Preise für Autoteile im Keller
Doch selbst diejenigen, die sich über den tonnenweise Autoschrott hätten freuen müssen, sehen die Abwrackprämie durchwachsen. "Wir haben die Autos nur noch trockengelegt und dann in den Schredder geschickt, die Einzelteile auszubauen war gar nicht mehr sinnvoll", sagt Joachim Beier aus Neuss.

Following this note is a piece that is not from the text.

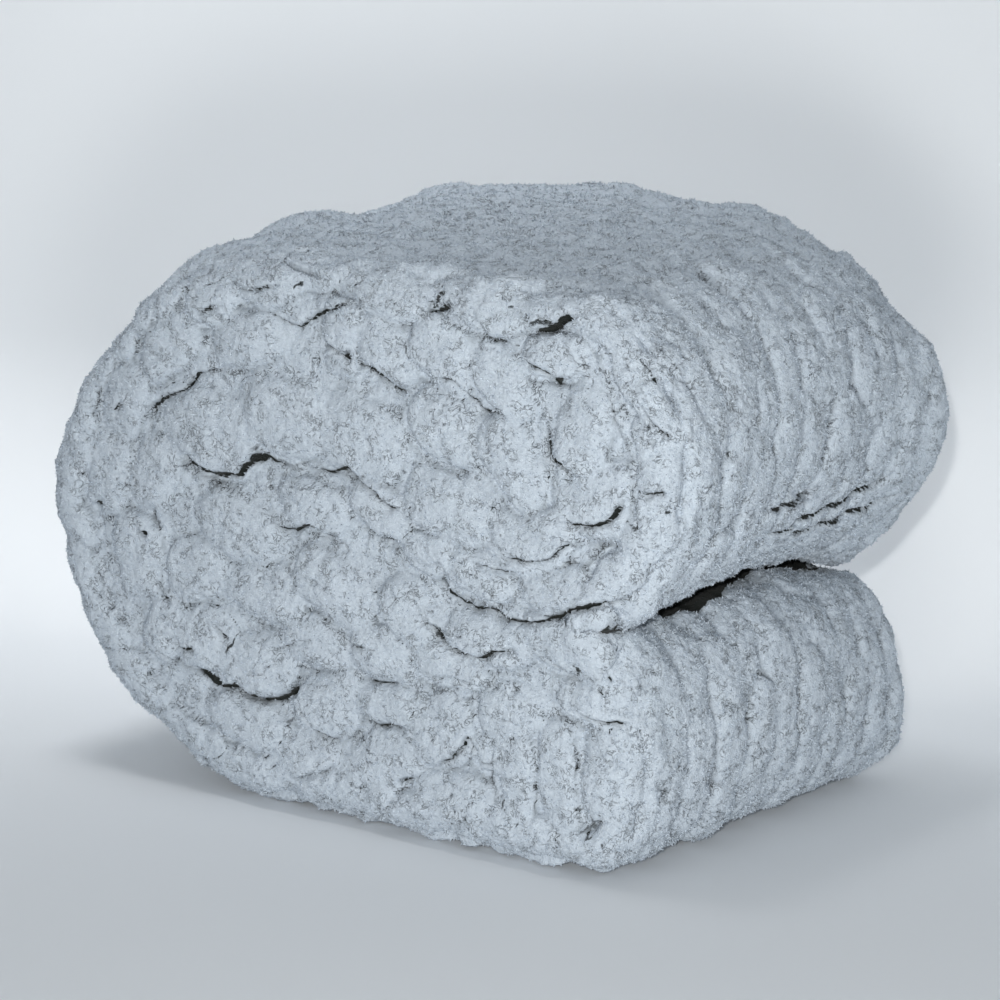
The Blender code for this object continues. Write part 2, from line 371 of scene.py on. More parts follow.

Rund 9.000 Altautos wurden bei seinem Verwertungsbetrieb zum Abwracken abgegeben, zeitweise musste er sogar einen zusätzlichen Parkplatz anmieten.
Autoverwerter wie er verdienen eigentlich am Ausschlachten der Autos und am Weiterverkauf der Einzelteile. "Aber die Preise für Teile aus den Altautos sind durch das Überangebot total in den Keller gerutscht", erklärt Beier.

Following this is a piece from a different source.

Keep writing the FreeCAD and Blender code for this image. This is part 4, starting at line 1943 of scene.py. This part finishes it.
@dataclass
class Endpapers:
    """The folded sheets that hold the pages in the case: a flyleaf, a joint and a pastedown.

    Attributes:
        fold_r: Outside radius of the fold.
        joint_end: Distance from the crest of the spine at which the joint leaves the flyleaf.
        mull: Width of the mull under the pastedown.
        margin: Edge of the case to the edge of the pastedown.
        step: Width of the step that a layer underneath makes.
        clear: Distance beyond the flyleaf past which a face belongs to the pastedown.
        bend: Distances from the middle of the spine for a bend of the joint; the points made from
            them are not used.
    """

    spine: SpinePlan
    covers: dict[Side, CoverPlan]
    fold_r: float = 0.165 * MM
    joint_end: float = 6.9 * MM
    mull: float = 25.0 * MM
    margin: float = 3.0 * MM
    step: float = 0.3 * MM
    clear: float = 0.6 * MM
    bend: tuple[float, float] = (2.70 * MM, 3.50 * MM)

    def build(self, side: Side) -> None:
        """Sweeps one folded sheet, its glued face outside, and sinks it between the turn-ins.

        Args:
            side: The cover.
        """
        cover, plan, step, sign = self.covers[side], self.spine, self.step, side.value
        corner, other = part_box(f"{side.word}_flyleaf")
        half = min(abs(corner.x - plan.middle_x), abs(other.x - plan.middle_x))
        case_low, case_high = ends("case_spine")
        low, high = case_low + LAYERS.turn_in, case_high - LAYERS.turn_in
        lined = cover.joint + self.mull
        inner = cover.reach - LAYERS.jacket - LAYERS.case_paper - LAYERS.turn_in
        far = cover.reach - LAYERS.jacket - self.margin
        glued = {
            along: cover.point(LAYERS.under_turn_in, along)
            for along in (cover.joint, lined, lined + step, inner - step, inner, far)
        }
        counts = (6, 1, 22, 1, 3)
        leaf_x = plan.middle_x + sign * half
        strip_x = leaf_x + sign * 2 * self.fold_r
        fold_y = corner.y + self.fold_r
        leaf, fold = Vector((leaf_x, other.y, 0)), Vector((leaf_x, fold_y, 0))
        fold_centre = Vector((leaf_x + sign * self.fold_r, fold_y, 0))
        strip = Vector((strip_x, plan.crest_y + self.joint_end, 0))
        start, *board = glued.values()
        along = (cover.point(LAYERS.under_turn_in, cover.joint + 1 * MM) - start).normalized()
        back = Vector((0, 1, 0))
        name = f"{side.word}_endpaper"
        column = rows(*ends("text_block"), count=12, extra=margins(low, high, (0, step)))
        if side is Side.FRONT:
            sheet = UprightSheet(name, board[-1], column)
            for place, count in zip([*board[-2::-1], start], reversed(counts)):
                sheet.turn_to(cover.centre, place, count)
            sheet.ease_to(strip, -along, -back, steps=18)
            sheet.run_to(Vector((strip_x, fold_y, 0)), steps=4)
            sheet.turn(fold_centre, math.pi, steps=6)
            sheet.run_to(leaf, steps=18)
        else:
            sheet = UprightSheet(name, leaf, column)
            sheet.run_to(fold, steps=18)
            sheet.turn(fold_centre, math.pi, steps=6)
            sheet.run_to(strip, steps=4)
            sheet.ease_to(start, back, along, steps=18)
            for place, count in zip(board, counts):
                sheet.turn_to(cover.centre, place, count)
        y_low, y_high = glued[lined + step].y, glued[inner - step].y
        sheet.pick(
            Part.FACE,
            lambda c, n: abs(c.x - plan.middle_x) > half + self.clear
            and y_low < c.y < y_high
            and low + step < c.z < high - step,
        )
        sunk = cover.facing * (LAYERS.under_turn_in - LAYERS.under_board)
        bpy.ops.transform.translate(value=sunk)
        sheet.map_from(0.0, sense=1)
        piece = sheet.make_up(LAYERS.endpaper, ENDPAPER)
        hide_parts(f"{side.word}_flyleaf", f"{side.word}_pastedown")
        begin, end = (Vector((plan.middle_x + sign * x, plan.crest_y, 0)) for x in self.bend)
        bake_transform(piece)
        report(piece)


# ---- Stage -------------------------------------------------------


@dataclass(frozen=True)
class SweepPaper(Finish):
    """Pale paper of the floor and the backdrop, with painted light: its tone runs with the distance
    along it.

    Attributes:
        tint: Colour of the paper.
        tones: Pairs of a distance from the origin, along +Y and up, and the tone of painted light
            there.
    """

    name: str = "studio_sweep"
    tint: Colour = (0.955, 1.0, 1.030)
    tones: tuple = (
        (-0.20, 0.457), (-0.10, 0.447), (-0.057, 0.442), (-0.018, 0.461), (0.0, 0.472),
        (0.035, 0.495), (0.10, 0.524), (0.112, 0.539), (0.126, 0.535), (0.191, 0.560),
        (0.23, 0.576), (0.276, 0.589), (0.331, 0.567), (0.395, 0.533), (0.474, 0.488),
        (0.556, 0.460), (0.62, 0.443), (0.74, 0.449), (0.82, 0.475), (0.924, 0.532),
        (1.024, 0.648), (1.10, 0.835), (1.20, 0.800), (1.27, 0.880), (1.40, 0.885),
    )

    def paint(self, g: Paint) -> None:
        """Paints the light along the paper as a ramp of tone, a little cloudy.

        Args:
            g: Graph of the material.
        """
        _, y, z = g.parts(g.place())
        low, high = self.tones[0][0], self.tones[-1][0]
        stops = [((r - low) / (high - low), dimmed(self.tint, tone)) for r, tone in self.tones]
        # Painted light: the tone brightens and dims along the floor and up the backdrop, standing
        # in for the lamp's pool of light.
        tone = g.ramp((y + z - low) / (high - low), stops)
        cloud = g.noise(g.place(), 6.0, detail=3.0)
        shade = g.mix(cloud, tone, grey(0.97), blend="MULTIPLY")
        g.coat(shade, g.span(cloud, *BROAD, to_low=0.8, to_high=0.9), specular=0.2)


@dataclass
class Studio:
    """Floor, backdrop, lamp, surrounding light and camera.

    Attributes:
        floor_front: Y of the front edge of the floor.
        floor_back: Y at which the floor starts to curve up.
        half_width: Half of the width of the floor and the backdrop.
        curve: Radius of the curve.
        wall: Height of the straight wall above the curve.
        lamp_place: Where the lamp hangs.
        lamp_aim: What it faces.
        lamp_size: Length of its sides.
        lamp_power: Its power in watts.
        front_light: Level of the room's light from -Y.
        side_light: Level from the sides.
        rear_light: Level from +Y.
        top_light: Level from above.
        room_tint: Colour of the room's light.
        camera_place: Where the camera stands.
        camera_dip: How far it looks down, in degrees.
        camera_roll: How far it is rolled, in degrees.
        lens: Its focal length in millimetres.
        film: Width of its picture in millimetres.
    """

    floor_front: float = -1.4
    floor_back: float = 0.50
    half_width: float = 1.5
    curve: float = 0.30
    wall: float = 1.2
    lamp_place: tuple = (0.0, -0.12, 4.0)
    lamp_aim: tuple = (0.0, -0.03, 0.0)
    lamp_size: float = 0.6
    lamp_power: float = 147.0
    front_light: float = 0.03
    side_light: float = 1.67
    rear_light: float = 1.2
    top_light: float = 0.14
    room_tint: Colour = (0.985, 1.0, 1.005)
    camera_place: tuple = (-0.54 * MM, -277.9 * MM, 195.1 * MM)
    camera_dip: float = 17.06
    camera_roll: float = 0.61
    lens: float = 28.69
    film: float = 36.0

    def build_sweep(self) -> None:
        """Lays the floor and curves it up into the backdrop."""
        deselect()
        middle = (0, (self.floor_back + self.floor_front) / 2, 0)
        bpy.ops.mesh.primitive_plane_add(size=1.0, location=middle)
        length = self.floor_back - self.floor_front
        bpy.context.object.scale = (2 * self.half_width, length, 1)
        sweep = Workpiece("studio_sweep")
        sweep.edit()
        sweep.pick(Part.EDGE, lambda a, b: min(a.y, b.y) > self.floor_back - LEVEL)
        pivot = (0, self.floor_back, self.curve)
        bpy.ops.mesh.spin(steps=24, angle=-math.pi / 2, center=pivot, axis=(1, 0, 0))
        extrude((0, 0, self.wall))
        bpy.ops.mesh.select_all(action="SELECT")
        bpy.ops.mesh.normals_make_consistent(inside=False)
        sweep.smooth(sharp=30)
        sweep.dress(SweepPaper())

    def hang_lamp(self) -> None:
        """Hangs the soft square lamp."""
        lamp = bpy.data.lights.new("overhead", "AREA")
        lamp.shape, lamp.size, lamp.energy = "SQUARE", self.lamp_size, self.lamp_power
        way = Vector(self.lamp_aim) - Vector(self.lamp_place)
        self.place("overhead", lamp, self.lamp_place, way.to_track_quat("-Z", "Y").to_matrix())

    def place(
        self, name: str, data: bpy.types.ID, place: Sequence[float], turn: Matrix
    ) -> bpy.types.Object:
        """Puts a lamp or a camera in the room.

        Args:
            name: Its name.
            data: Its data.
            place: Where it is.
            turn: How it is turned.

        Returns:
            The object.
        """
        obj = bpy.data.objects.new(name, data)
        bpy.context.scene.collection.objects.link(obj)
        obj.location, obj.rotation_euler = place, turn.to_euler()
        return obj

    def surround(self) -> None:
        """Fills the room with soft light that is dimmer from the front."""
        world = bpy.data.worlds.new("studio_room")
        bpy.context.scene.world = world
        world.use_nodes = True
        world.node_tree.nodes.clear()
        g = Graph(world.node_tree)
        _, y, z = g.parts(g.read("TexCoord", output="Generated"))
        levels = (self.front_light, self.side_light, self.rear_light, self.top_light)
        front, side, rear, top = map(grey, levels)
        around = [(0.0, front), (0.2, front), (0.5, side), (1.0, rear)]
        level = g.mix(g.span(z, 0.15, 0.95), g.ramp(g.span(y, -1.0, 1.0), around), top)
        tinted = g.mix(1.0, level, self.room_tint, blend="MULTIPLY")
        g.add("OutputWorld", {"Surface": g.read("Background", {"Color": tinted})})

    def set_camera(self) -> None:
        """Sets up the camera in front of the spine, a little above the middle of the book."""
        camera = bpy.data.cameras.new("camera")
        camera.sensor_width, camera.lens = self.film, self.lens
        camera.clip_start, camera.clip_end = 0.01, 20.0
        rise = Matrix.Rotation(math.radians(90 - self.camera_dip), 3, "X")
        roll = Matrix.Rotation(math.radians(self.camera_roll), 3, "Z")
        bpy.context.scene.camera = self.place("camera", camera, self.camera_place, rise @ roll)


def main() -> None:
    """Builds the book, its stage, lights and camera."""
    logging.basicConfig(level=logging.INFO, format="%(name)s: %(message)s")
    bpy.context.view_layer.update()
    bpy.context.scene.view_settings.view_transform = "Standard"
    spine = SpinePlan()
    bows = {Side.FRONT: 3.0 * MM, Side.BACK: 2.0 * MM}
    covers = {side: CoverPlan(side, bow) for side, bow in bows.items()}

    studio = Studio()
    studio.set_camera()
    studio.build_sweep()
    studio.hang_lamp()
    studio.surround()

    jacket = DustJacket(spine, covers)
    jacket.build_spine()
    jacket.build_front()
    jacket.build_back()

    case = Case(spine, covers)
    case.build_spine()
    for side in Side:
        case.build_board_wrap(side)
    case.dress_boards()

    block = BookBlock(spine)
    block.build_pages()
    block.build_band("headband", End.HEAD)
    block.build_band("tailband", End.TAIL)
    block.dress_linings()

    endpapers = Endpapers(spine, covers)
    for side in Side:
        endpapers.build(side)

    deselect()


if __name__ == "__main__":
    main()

Tonnenweise wertloser Schrott
Gleichzeitig brach noch eine zweite Einnahmequelle für die Verwertungsbetriebe weg: Durch die Weltwirtschaftskrise knickte der Stahlpreis ein. Gerade als die Autoverwerter tonnenweise Schrott zu verkaufen hatten, war der auf einem Tiefpunkt. "Während des Rohstoffbooms 2008 lag eine Tonne Schrott in der Spitze bei deutlich mehr als 100 Euro", sagt Beier. "Aber davon hat man 2009 nur noch einen Bruchteil bekommen." Ausgerechnet während der größten Abwrackorgie der Geschichte war der buchstäbliche Schrottwert eines Autos keiner mehr. Die Recyclingbetriebe saßen auf gigantischen Autofriedhöfen, hatten aber kaum etwas davon.
Im Gegensatz zu den Autohändlern und Kfz-Werkstätten ist wenigstens für die Autoverwerter schon ein Ende des Ausnahmezustandes in Sicht: In etwa einem Jahr, so meint Beier, könnte das Überangebot an Ersatzteilen schon abverkauft sein. "Dann werden sich auch die Preise für Autoteile wieder normalisieren", sagt er.